Each scenario also includes a range of how bad things could get — the very worst end of the range for the most likely scenario shows about 240,000 people getting infected and 4,000 people dying each day at the October peak, which would be almost as bad as last winter.
The model is based on vaccination rates, but if Gottlieb’s right that Delta is further along here than we suspect then we must have more population-wide immunity than we suspect also. Maybe we’ll outperform the model’s best-case scenario.
Just as the world is treating the UK as its canary in the coal mine for staying open during a Delta wave, the U.S. is treating Florida the same way:
Cases have surged seven-fold there in just a month but deaths are still at nearly their lowest daily total of the entire pandemic. How long before Florida’s case curve start to bend like the UK’s has?
Hopefully soon — because it’s getting hairy in some county hospitals:
A month ago, the number of Covid-19 patients admitted at two University of Florida hospitals in Jacksonville was down to 14. Now more than 140 people are hospitalized with the virus, a tenfold increase over five weeks — and the highest number of Covid patients this system has seen since the start of the pandemic.
Higher than last summer, when the coronavirus slammed Florida.
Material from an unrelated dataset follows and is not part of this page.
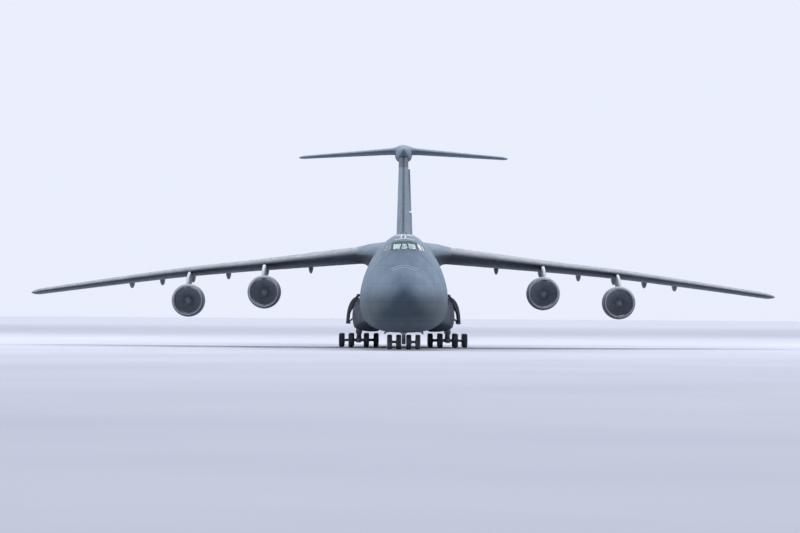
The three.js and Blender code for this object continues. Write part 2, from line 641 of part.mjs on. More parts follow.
const noseSteering = join(
  bar([0, NOSE_GEAR_S, 0.5], [0, NOSE_GEAR_S, 1.305], 0.17, 12),
  block(-0.17, 0.17, NOSE_GEAR_S - 0.2, NOSE_GEAR_S + 0.2, TYRE_R - 0.2, TYRE_R + 0.2),
  block(-0.1, 0.1, NOSE_GEAR_S - 0.42, NOSE_GEAR_S, TYRE_R - 0.1, TYRE_R + 0.1),
);

const bore = (x, s) => bar([x - 1, s, TYRE_R], [x + 1, s, TYRE_R], AXLE_R + MOVE_GAP, 12);
function beam(x, s) {
  return cut(
    join(
      block(x - 0.2, x + 0.2, s - BOGIE_FORE - 0.26, s + BOGIE_AFT + 0.26, TYRE_R - 0.22, TYRE_R + 0.2),
      bar([x, s, TYRE_R], [x, s, 1.25], 0.2, 12),
    ),
    bore(x, s - BOGIE_FORE),
    bore(x, s + BOGIE_AFT),
  );
}
function upperLeg(x, s) {
  return join(
    bar([x, s, 1.34], [x, s, WELL_TOP - FIX_GAP], 0.26, 12),
    bar([x, s, 1.9], [x, s - 0.95, 3.2], 0.1, 8),
    block(x - 0.24, x + 0.24, s - 0.5, s + 0.5, 1.72, 1.98),
  );
}

// gear pod along the hull side, with a well for each leg
function pod() {
  const rings = POD.map(({ s, grow }) =>
    POD_OUTLINE.map(([x, z]) => at(3.05 + (x - 3.05) * (x > 3.05 ? grow : 1), s, 3.2 + (z - 3.2) * (0.45 + 0.55 * grow))));
  let body = solid(loft(rings)).subtract(skin(FIX_GAP));
  for (const { s } of BOGIES)
    body = body.subtract(block(MAIN_GEAR_X - 0.95, MAIN_GEAR_X + 0.36, s - 1.15, s + 1.15, 0, WELL_TOP));
  return body;
}
const podLeft = pod();

// two open doors on one hinge tube
function gearDoors() {
  const t = 0.17;
  const normal = (i) => {
    const a = GEAR_DOOR[Math.max(i - 1, 0)];
    const b = GEAR_DOOR[Math.min(i + 1, GEAR_DOOR.length - 1)];
    const l = Math.hypot(b[0] - a[0], b[1] - a[1]);
    return [(-(b[1] - a[1]) * t) / l, ((b[0] - a[0]) * t) / l];
  };
  const outline = [
    ...GEAR_DOOR,
    ...GEAR_DOOR.map(([x, z], i) => [x + normal(i)[0], z + normal(i)[1]]).reverse(),
  ];
  const doors = BOGIES.map(({ s }) => {
    const shape = new THREE.Shape(outline.map(([x, z]) => new THREE.Vector2(x * MM, z * MM)));
    const g = new THREE.ExtrudeGeometry(shape, { depth: 4.5 * MM, bevelEnabled: false });
    // the shape's plane (X, Z), its depth forward along -Y
    g.applyMatrix4(new THREE.Matrix4().set(1, 0, 0, 0, 0, 0, -1, at(0, s + 2.25, 0)[1], 0, 1, 0, 0, 0, 0, 0, 1));
    return solid(g);
  });
  return join(...doors, bar([4.06, 28.1, 4.64], [4.06, 38.5, 4.64], 0.1, 8)).subtract(podLeft);
}
const doorsLeft = gearDoors();

// ------------------------------------------------------------- the assembly
const paint = (color, roughness = 0.75, metalness = 0.1) =>
  new THREE.MeshStandardMaterial({ color, roughness, metalness });
const GREY = 0x6f7a82;
const aircraft = new THREE.Group();
function put(name, body, material) {
  const mesh = new THREE.Mesh(geometryOf(body), material);
  mesh.name = name;
  aircraft.add(mesh);
}
const pair = (name, body, material) => {
  put(`${name}_left`, body, material());
  put(`${name}_right`, mirror(body), material());
};

put("visor", visor, paint(GREY));
put("fuselage_forward", fuselageForward, paint(GREY));
put("fuselage_center", fuselageCenter, paint(GREY));
put("fuselage_aft", fuselageAft, paint(GREY));
put("flight_deck", flightDeck, paint(0x3c4144, 0.9, 0));
put("windshield", windshield, paint(0x8fa39b, 0.1, 0));
put("forward_ramp", forwardRamp, paint(0x8a9092));
put("aft_ramp", aftRamp, paint(GREY));
put("aft_center_door", aftCenterDoor, paint(GREY));
pair("aft_side_door", aftSideDoorLeft, () => paint(GREY));
put("crew_door", crewDoor, paint(GREY));
pair("wing", wingLeft, () => paint(GREY));
pair("aileron", surfaces.aileron, () => paint(GREY));
pair("flap_inboard", surfaces.flap_inboard, () => paint(GREY));
pair("flap_outboard", surfaces.flap_outboard, () => paint(GREY));
put("fin", fin, paint(GREY));
put("rudder_upper", surfaces.rudder_upper, paint(GREY));
put("rudder_lower", surfaces.rudder_lower, paint(GREY));
put("tailplane", tailplane, paint(GREY));
pair("elevator", surfaces.elevator, () => paint(GREY));
const wideWing = wing(FIX_GAP);
const wideWings = { 1: wideWing, [-1]: mirror(wideWing) };
for (const e of ENGINES) {
  put(`pylon_${e.n}`, pylon(e, wideWings[Math.sign(e.x)]), paint(GREY));
  put(`engine_${e.n}`, nacelle(e), paint(GREY, 0.6, 0.3));
  put(`fan_${e.n}`, fan(e), paint(0x2b2e31, 0.4, 0.8));
}
put("nose_gear_leg", noseLeg, paint(0xb9bec1, 0.5, 0.5));
put("nose_gear_steering", noseSteering, paint(0xb9bec1, 0.5, 0.5));
pair("nose_wheels", noseWheels, () => paint(0x1c1d1f, 0.9, 0));
for (const { end, s } of BOGIES)
  for (const [side, x] of [["left", MAIN_GEAR_X], ["right", -MAIN_GEAR_X]]) {
    const leg = upperLeg(x, s);
    const bogie = beam(x, s);
    if (end === "fore") {
      put(`main_leg_fore_${side}`, leg.add(bogie).add(bar([x, s, 1.2], [x, s, 1.4], 0.22, 12)), paint(0xb9bec1, 0.5, 0.5));
    } else {
      put(`main_leg_aft_${side}`, leg, paint(0xb9bec1, 0.5, 0.5));
      put(`main_bogie_aft_${side}`, bogie, paint(0xb9bec1, 0.5, 0.5));
    }
    put(`main_pair_${end}_${side}`, wheels([x - 0.673, x + 0.673], x - 0.93, x + 0.93, s - BOGIE_FORE), paint(0x1c1d1f, 0.9, 0));
    put(`main_quad_${end}_${side}`, wheels([x - 1.537, x - 0.673, x + 0.673, x + 1.537], x - 1.8, x + 1.8, s + BOGIE_AFT), paint(0x1c1d1f, 0.9, 0));
  }
pair("gear_pod", podLeft, () => paint(GREY));
pair("gear_doors", doorsLeft, () => paint(GREY));

export default aircraft;
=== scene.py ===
# Looks for the half-size military transport plane: skins, glass, engines,
# landing gear and interiors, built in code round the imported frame.
# Tables below are full-size metres (x to port, s aft of the nose tip, z up);
# P() turns them into the frame's metres.
import bpy, bmesh, math
import numpy as np
from mathutils import Vector, Matrix


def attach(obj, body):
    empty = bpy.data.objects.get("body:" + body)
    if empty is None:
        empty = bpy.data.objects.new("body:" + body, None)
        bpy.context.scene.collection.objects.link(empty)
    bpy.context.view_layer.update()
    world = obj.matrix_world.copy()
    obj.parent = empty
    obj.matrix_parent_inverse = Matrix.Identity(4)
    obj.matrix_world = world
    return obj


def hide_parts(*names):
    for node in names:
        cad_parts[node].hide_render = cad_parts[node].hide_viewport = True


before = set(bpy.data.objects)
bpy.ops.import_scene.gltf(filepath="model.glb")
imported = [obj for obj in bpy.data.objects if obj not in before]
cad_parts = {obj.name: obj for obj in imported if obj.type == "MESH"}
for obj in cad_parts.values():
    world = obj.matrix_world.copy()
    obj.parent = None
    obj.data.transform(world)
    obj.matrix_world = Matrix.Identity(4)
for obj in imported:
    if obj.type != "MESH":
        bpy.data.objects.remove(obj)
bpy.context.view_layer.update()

HALF = 0.5
LENGTH = 75.31
HEIGHT = 19.84
BODY = "airframe"


def P(x, s, z):
    return Vector((x * HALF, (s - LENGTH / 2) * HALF, z * HALF))


# ------------------------------------------------------------------ materials
def nodes_of(name):
    m = bpy.data.materials.new(name)
    m.use_nodes = True
    t = m.node_tree
    return m, t, t.nodes["Principled BSDF"]


class Net:
    """Small helper for wiring nodes."""

    def __init__(self, tree):
        self.t = tree

    def n(self, kind, ins=(), **props):
        node = self.t.nodes.new(kind)
        for k, v in props.items():
            setattr(node, k, v)
        for key, v in dict(ins).items():
            if isinstance(v, bpy.types.NodeSocket):
                self.t.links.new(v, node.inputs[key])
            else:
                node.inputs[key].default_value = v
        return node

    def math(self, op, a, b=0.0, c=0.0, clamp=False):
        node = self.n("ShaderNodeMath", {0: a, 1: b, 2: c}, operation=op, use_clamp=clamp)
        return node.outputs[0]

    def noise(self, vector, scale, detail=3.0, rough=0.5):
        return self.n("ShaderNodeTexNoise", {"Vector": vector, "Scale": scale, "Detail": detail, "Roughness": rough}).outputs["Fac"]

    def ramp(self, fac, stops):
        node = self.n("ShaderNodeValToRGB", {"Fac": fac})
        e = node.color_ramp.elements
        while len(e) < len(stops):
            e.new(0.5)
        for el, (pos, col) in zip(e, stops):
            el.position = pos
            el.color = (*col, 1) if len(col) == 3 else (col[0],) * 3 + (1,)
        return node.outputs["Color"]

    def mapped(self, vector, scale):
        return self.n("ShaderNodeMapping", {"Vector": vector, "Scale": scale}).outputs["Vector"]

    def mix(self, fac, a, b, blend="MIX"):
        node = self.t.nodes.new("ShaderNodeMix")
        node.data_type = "RGBA"
        node.blend_type = blend
        for key, v in (("Factor", fac), ("A", a), ("B", b)):
            sock = [s for s in node.inputs if s.name == key and (s.type == "RGBA" or key == "Factor" and s.type == "VALUE")][0]
            if isinstance(v, bpy.types.NodeSocket):
                self.t.links.new(v, sock)
            else:
                sock.default_value = v if key == "Factor" else (*v, 1)
        return [s for s in node.outputs if s.type == "RGBA"][0]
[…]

Higher than over the winter, when the virus surged to devastating levels across the nation…
“It’s very frustrating,” said Dr. Leon L. Haley Jr., the chief executive of UF Health Jacksonville. “Each day we continue to go up. There’s no sense of when things are going to curtail themselves. People are stretched thin.”
This is why the feds are nudging people in COVID hot spots to mask up again, including the vaccinated. If masks can slow the variant down at all, that’ll help hospitals like U of F in Jacksonville to cope.
By the way, there’s one other factor that may be contributing to the UK’s downturn in cases. Unlike the U.S., they have an aggressive test-and-trace system in which people are asked to isolate for 10 days if they’ve been in contact recently with someone who’s been infected. That means a lot of Britons are stuck at home right now even though the country is nominally open for business. More people isolating means fewer vectors of transmission interacting. That won’t happen here since we don’t do test-and-trace in meaningful numbers, which means our curve may not bend as sharply as theirs did.